Blinded by scientific gobbledygook
“Universities are particularly vulnerable” to being fooled by these fake credentials.
It used to be pretty easy to spot them, said Pierson. “But the predatory journals are becoming a little more sophisticated, (and) new journals in every field are popping up weekly.”
Even Pierson didn’t know the latest trick. Journals are rated on their “impact factor” — how often their articles are used as references in later studies. And the predatory journals are now buying fake impact factors from equally fake rating agencies.
He believes this taints the reliability of what is published everywhere.
It seems that Tom Spears invested quite a lot of time and effort to prove what most academic already know: Predatory journals publish pretty much any article without quality checks.

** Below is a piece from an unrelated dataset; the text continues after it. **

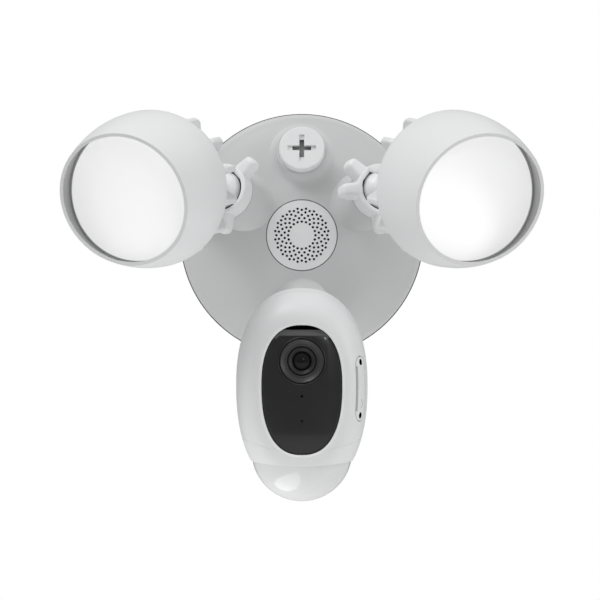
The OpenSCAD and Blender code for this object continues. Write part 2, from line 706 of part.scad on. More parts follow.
module camera_front_shell() front() color(shell_white) difference() {
    union() {
        difference() {
            intersection() {
                front_form(0);
                above_collar(0);
            }
            intersection() {
                translate([0, 0, -0.01]) front_form(cam_wall, face_sink + face_t + face_floor);
                above_collar(-cam_wall);
            }
        }
        // Pillars that the main board is screwed to
        for (x = board_post_x, y = board_post_y)
            translate([x, cam_y + y, main_z + board_t + 0.02]) cylinder(r = 3, h = face_back - main_z - board_t - 1);
        // Seat behind the side hatch
        intersection() {
            front_form(1);
            hatch_place() translate([0, 0, -hatch_seat]) hatch_outline(1.6, hatch_seat);
        }
    }
    face_prism(fit, face_back, 10);
    lens_place() translate([0, 0, -12]) cylinder(r = lens_ring_r + fit, h = 20);
    translate([0, cam_y - 5.8, cam_front - 12]) cylinder(r = 0.85, h = 20);
    for (x = board_post_x, y = board_post_y)
        translate([x, cam_y + y, main_z]) cylinder(r = 1.45, h = 12);
    hatch_place() {
        translate([0, 0, -hatch_t - 0.02]) hatch_outline(fit, 12);
        for (y = hatch_screw_y) translate([0, y, -hatch_t - 3]) cylinder(r = 0.95, h = 6);
        // Bore, step and spring pocket of the reset button
        translate([0, button_y, -hatch_t - 2]) cylinder(r = button_r + gap, h = 8);
        translate([0, button_y, -hatch_seat + 0.6]) cylinder(r = button_r + 0.9, h = hatch_seat - hatch_t - 1.8);
        // Opening of the memory card's slot
        translate([-1, -1, -hatch_seat - more]) cube([2, 12.5, hatch_seat + 4]);
    }
    dome_seat();
}

module camera_rear_shell() front() color(shell_white) difference() {
    intersection() {
        translate([0, 0, -0.15]) rear_form(0);
        above_collar(0);
    }
    intersection() {
        translate([0, 0, 0.01]) rear_form(cam_wall);
        above_collar(-cam_wall);
    }
    camera_neck_line() cylinder(r = 8.6, h = 100);
    dome_seat();
}

module sensor_collar() front() color(shell_white) difference() {
    intersection() {
        whole_form();
        above_floor();
    }
    above_collar(cut_gap);
    dome_seat();
    face_prism(fit, face_back, 10);
}

module face_panel() front() color(face_black) difference() {
    face_prism(0, face_back, face_t);
    translate([0, cam_y + lens_y, cam_front - 10]) cylinder(r = lens_ring_r + fit, h = 20);
    translate([0, cam_y - 5.8, cam_front - 10]) cylinder(r = 0.8, h = 20);
    translate([0, cam_y - 19.5, cam_front - 10]) cylinder(r = 0.6, h = 20);
}

module lens_place() translate([0, cam_y + lens_y, cam_front - face_sink]) children();

module lens_bezel() front() color([0.35, 0.35, 0.37]) lens_place() difference() {
    translate([0, 0, -9]) cylinder(r = lens_ring_r, h = 9.3);
    translate([0, 0, -2.6]) cylinder(r1 = 8.2, r2 = lens_ring_r - 0.7, h = 3);
    translate([0, 0, -10]) cylinder(r = 8.2, h = 12);
}

module lens_barrel() front() color(dark) lens_place() difference() {
    union() {
        translate([0, 0, -18]) cylinder(r = 7, h = 10);
        translate([0, 0, -8.5]) cylinder(r = 8.2 - fit, h = 6.2);
    }
    translate([0, 0, -4.4]) cylinder(r1 = 5.4, r2 = 7.6, h = 2.2);
    translate([0, 0, -20]) cylinder(r = 5.4, h = 20);
}

module lens_glass() front() color([0.16, 0.12, 0.14]) lens_place() intersection() {
    translate([0, 0, -8.6]) cylinder(r = 5.4 - 0.05, h = 6);
    translate([0, 0, -12]) sphere(r = 8.6);
}

module image_sensor_board() front() color(board_green) translate([-13, cam_y + lens_y - 13, cam_front - face_sink - 18 - 1.22])
    cube([26, 26, 1.2]);

module main_board() front() color(board_green) translate([0, 0, main_z]) difference() {
    translate([-22, cam_y - 24, 0]) cube([44, 58, 1.6]);
    for (x = board_post_x, y = board_post_y) translate([x, cam_y + y, -more]) cylinder(r = 1.6, h = 4);
}

module card_socket() front() color(steel) translate([11, cam_y - 9, main_z + 1.62]) difference() {
    cube([12, 14, 2.2]);
    translate([1.2, 1.2, 0.5]) cube([12, 11.6, 1.1]);
}

module status_light() front() color([0.80, 0.85, 0.92]) translate([0, cam_y - 5.8, face_back - 6])
    cylinder(r = 0.8 - 0.05, h = 6 + face_t - 0.3);

module hatch_cover() front() color(shell_white) difference() {
    intersection() {
        front_form(0);
        hatch_place() translate([0, 0, -hatch_t]) hatch_outline(0, 2 * hatch_t);
    }
    hatch_place() {
        for (y = hatch_screw_y) translate([0, y, 0]) {
            translate([0, 0, -hatch_t - more]) cylinder(r = 0.95, h = 9);
            translate([0, 0, screw_seat]) cylinder(r = 1.75, h = 9);
        }
        translate([0, button_y, -hatch_t - more]) cylinder(r = button_r + gap, h = 9);
        // Finger groove along the inner edge
        translate([-hatch_w / 2 - 0.2, -hatch_l / 2 + 6, -1.6]) cube([1.2, hatch_l - 12, 5]);
    }
}

screw_seat = -hatch_t + 0.8;
module hatch_screws() front() color(dark) hatch_place() for (y = hatch_screw_y)
    translate([0, y, screw_seat + 0.02]) mirror([0, 0, 1]) pan_screw(0.85, 1.6, 3);

module reset_button() front() color(shell_white) hatch_place() translate([0, button_y, 0]) difference() {
    union() {
        translate([0, 0, -hatch_t - 2]) cylinder(r = button_r, h = hatch_t + 1.5);
        translate([0, 0, -hatch_t - 2.1]) cylinder(r = button_r + 0.8, h = 0.85);
    }
    translate([0, 0, -hatch_t - 3]) cylinder(r = spring_r + wire_r + gap, h = 2.6);
}

// A short coil that pushes the button out, drawn as its turns at its pressed length
spring_r = 1.3;
wire_r = 0.25;
module button_spring() front() color(steel) hatch_place() translate([0, button_y, -hatch_seat + 0.9])
    for (k = [0:4]) translate([0, 0, 0.75 * k])
        rotate_extrude($fn = 24) translate([spring_r, 0]) circle(r = wire_r, $fn = 16);

module motion_dome() front() color([0.93, 0.94, 0.95]) translate([0, cam_y - pir_drop, pir_z])
    rotate([90, 0, 0]) rotate_extrude($fn = 180) difference() {
        circle(r = pir_r);
        circle(r = pir_r - pir_wall);
        translate([-2 * pir_r, -2 * pir_r]) square([2 * pir_r, 4 * pir_r]);
        translate([0, -2 * pir_r]) square([2 * pir_r, 2 * pir_r - dome_hidden]);
    }

module motion_sensor() front() color(steel) translate([0, cam_y - pir_drop + dome_hidden, pir_z])
    rotate([90, 0, 0]) {
        translate([0, 0, -1.22]) cylinder(r = pir_r - 1, h = 1.2);
        translate([0, 0, -0.021]) cylinder(r = 4.6, h = 4);
    }

// From the camera's ball towards its rear shell
cam_neck_to = [0, cam_y + 8.5, rear_z + 1];
cam_neck_v = cam_neck_to - ball_at(DOWN);
cam_neck_lean = atan2(-cam_neck_v[1], cam_neck_v[2]);
cam_neck_l = norm(cam_neck_v);
module camera_neck_line() translate(ball_at(DOWN)) rotate([cam_neck_lean, 0, 0]) children();

module camera_neck() front() color(shell_white) camera_neck_line() difference() {
    union() {
        sphere(r = ball_r);
        cylinder(r = neck_r, h = cam_neck_l);
        translate([0, 0, 20]) cylinder(r1 = neck_r, r2 = 8.4, h = cam_neck_l - 18);
        translate([0, 0, cam_neck_l + 6.8]) cylinder(r = 13, h = 2.4);
        translate([0, 0, cam_neck_l]) cylinder(r = 8.4, h = 6.81);
    }
    translate([0, 0, -ball_r - more]) cylinder(r = cable_r, h = cam_neck_l + 40);
}

module shell_screws() front() color(steel) for (x = board_post_x, y = board_post_y)
    translate([x, cam_y + y, main_z - 0.02]) pan_screw(1.4, 2.6, 8);

wall_gasket();
mounting_bracket();
mounting_bolt();
back_plate();
back_plate_screws();
base_housing();
cap_screw();
siren_grille();
siren_speaker();
power_board();
power_parts();
terminal_block();
socket_screws();
left_socket();
right_socket();
camera_socket();
left_clamp_ring();
right_clamp_ring();
camera_clamp_ring();
left_lock_nut();
right_lock_nut();
camera_lock_nut();
left_lamp_neck();
left_heat_sink();
left_lamp_housing();
left_lamp_lens();
left_lens_seal();
left_reflector();
left_led_board();
left_led_chips();
left_lamp_screws();
right_lamp_neck();
right_heat_sink();
right_lamp_housing();
right_lamp_lens();
right_lens_seal();
right_reflector();
right_led_board();
right_led_chips();
right_lamp_screws();
camera_neck();
camera_rear_shell();
camera_front_shell();
sensor_collar();
face_panel();
lens_bezel();
lens_barrel();
lens_glass();
image_sensor_board();
main_board();
card_socket();
status_light();
hatch_cover();
hatch_screws();
reset_button();
button_spring();
motion_dome();
motion_sensor();
shell_screws();
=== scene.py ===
# %% [markdown]
# # A floodlight security camera
# The real object is a round wall base with a siren, two round floodlights and an egg-shaped camera.
# Its skeleton is already built as exact solids. This lesson dresses that skeleton: smooth shells with
# soft edges are made in mesh code, and every surface gets a finish made of shader nodes.

# %% Load the skeleton
import json
import math

import bmesh
import bpy
from mathutils import Matrix, Vector


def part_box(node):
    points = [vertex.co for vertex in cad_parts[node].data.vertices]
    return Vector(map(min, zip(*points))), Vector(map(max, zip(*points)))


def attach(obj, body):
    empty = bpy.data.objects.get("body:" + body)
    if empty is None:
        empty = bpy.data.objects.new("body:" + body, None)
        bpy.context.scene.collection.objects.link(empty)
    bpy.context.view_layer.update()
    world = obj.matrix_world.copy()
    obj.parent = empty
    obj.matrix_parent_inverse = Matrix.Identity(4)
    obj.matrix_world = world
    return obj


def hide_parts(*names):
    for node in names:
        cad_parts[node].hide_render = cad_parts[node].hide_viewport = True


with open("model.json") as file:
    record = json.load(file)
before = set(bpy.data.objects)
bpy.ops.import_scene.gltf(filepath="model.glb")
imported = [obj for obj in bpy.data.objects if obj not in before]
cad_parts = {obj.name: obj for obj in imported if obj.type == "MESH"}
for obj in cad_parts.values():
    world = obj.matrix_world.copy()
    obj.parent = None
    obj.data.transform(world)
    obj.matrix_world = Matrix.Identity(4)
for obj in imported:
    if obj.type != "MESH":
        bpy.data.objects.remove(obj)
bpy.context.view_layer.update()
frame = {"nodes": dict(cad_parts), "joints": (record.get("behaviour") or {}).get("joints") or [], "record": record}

nodes = frame["nodes"]
joints = {joint["name"]: joint for joint in frame["joints"]}
body_of_node = {n: b for b, ns in frame["record"]["behaviour"]["bodies"].items() for n in ns}
slot_of_node = {part["node"]: part["material_slot"] for part in frame["record"]["subparts"]}

# %% [markdown]
# ## Looking at the wall
# It is easiest to model a wall light looking at the wall, with x to the right, y up and z out of the
# wall, in millimetres. One matrix turns such work into the world's frame, in metres.

# %% Frames to work in
MM = 0.001
LOOK = Matrix.Scale(MM, 4) @ Matrix.Rotation(math.radians(90), 4, "X")


def frame_of(origin, x, y, z):
    """A matrix from millimetres in a piece's own frame to the world."""
    turn = Matrix((x, y, z)).transposed().to_4x4()
    return Matrix.Translation(origin) @ turn @ Matrix.Scale(MM, 4)


# %% [markdown]
# ## The camera and the light
# The object is seen straight on through a long lens, so its lamps hardly spread apart. Soft panels
# light it: a large one high on the left, a weaker one on the right, a small one beside the viewer for
# a glint in the lens, and a low card whose reflection makes the bright oval on the sensor's dome. The
# world is white where it is seen, and lights the object less from the viewer's side.

# %% Camera
EYE_PLACE = (-0.00103, -3.187, -0.0372)
FOCAL_LENGTH = 330
lens = bpy.data.cameras.new("long_lens")
lens.lens = FOCAL_LENGTH
lens.sensor_width = 36
lens.clip_end = 50
eye = bpy.data.objects.new("eye", lens)
eye.location = EYE_PLACE
eye.rotation_euler = (math.radians(90), 0, 0)
bpy.context.scene.collection.objects.link(eye)
bpy.context.scene.camera = eye
bpy.context.scene.view_settings.view_transform = "Standard"
print("the camera stands", -EYE_PLACE[1], "m in front of the wall")

# %% Light panels
AIM = Vector((0, -0.09, 0))
DOME_AIM = Vector((0, -0.125, -0.13))


def light_panel(name, place, width, height, watts, shape="RECTANGLE", aim=AIM):
    """A soft panel that shines at the object and isn't itself seen."""
    lamp = bpy.data.lights.new(name, "AREA")
    lamp.shape = shape
    lamp.size = width
    lamp.size_y = height
    lamp.energy = watts
    panel = bpy.data.objects.new(name, lamp)
    panel.location = place
    panel.rotation_euler = (aim - Vector(place)).to_track_quat("-Z", "Y").to_euler()
    panel.visible_camera = False
    bpy.context.scene.collection.objects.link(panel)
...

The question is who really gets 'blinded' by these articles. Any decent hiring committee would discover quite quickly that a candidate published in a fake journal. I know many good journals in my area and one Google search would reveal a predatory or 'fake' journal. So as much investigative fun journalists may have with fake journals I would not overestimate their impact in proper academic and scientific publishing.

Measuring African Development: Past and Present / Mesurer le développement africain : hier et aujourd'hui
Is there a “statistical tragedy” unfolding in Africa now? If so then examining the roots of the problem of provision of statistics in poor economies is certainly of great importance. This Special Issue on measuring African development in the past and in the present draws on the historical experience of colonial French West Africa, Ghana, Sudan, Mauritania and Tanzania and the more contemporary experiences of Ethiopia and the Democratic Republic of Congo. The authors each reflect on the changing ways statistics represent African economies and how they are used to govern them.
Open access issue of the Canadian Journal of Development Studies on statistics and Africa.